Amici respectfully submit the accompanying brief in the expectation that, if rehearing en banc is denied, this case will likely be reviewed by the Supreme Court. Amici therefore urge an en banc sitting of the Fifth Circuit to hear and decide this case.

Conclusion

For the reasons stated herein, Amici request leave to file the accompanying brief for rehearing en banc.

Respectfully submitted,



__________________________

Karen B. Tripp, Attorney at Law

1100 Louisiana St., Suite 2690

Houston, Texas 77002

Phone: (713) 658-9323

CERTIFICATE OF SERVICE


I hereby certify that two true and correct copies (on paper and computer disk) of the foregoing document were served, by delivery to Federal Express (third-party commercial carrier) for overnight delivery, postage/shipping prepaid, to counsel of record listed below, pursuant to Fed. R. App. P. 25(b), and that the same document was filed by delivering an original and twenty copies (on paper and computer disk) to Federal Express (third-party commercial carrier) for overnight delivery, postage/shipping prepaid, to the Clerk of the Court, pursuant to Fed. R. App. P. 25(a)(2)(B)(ii), on this __ day of February, 2001, at the following addresses:


Eric Weisberg
200 West Main Street
Denison, Texas 75020-3025

Counsel for Plaintiff-Appellant


Robert J. Veal
Burr & Forman

South Trust Tower

420 N. 20th Street, Suite 3100

Birmingham, Alabama 35203

Counsel for Defendant-Appellee


Michael Lowenberg

Akin, Gump, Strauss, Hauer & Feld, L.L.P.

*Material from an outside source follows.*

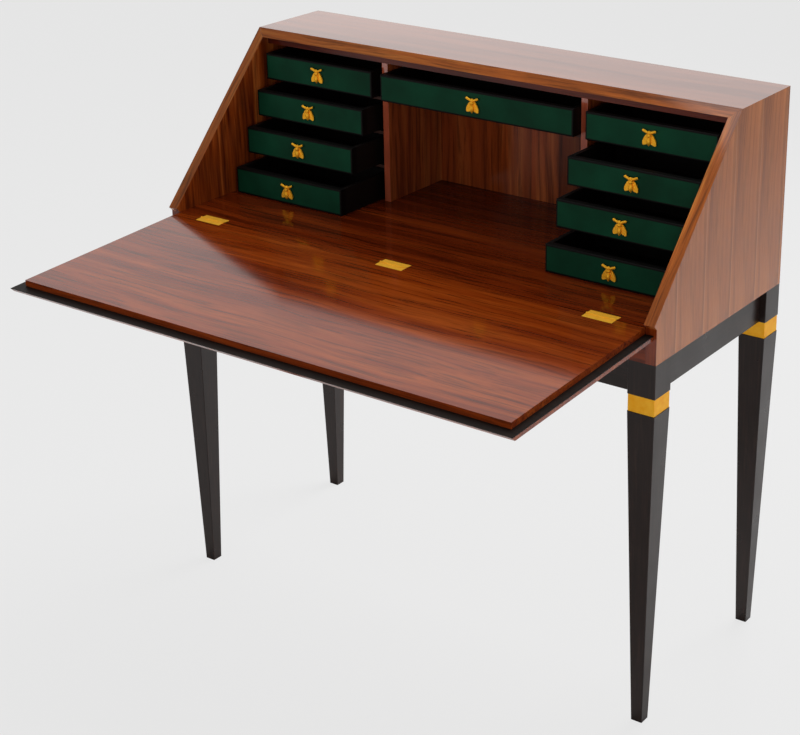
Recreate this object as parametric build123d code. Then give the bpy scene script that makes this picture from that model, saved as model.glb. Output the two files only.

1700 Pacific Ave., Suite 4100

Dallas, TX 75201-4618

Counsel for Amicus AMA


Mr. Charles R. Fulbruge III

Clerk of the Court

United States Court of Appeals

for the Fifth Circuit

600 Camp Street

New Orleans, Louisiana 70130



___________________ Karen B. Tripp, Esq.






1 Amici have contacted all parties concerning this motion, pursuant to Fifth Circuit Rule 27.1. Counsel for Appellant Veeck does not oppose the motion, but counsel for Appellee SBCCI opposes it and is expected to file an opposition.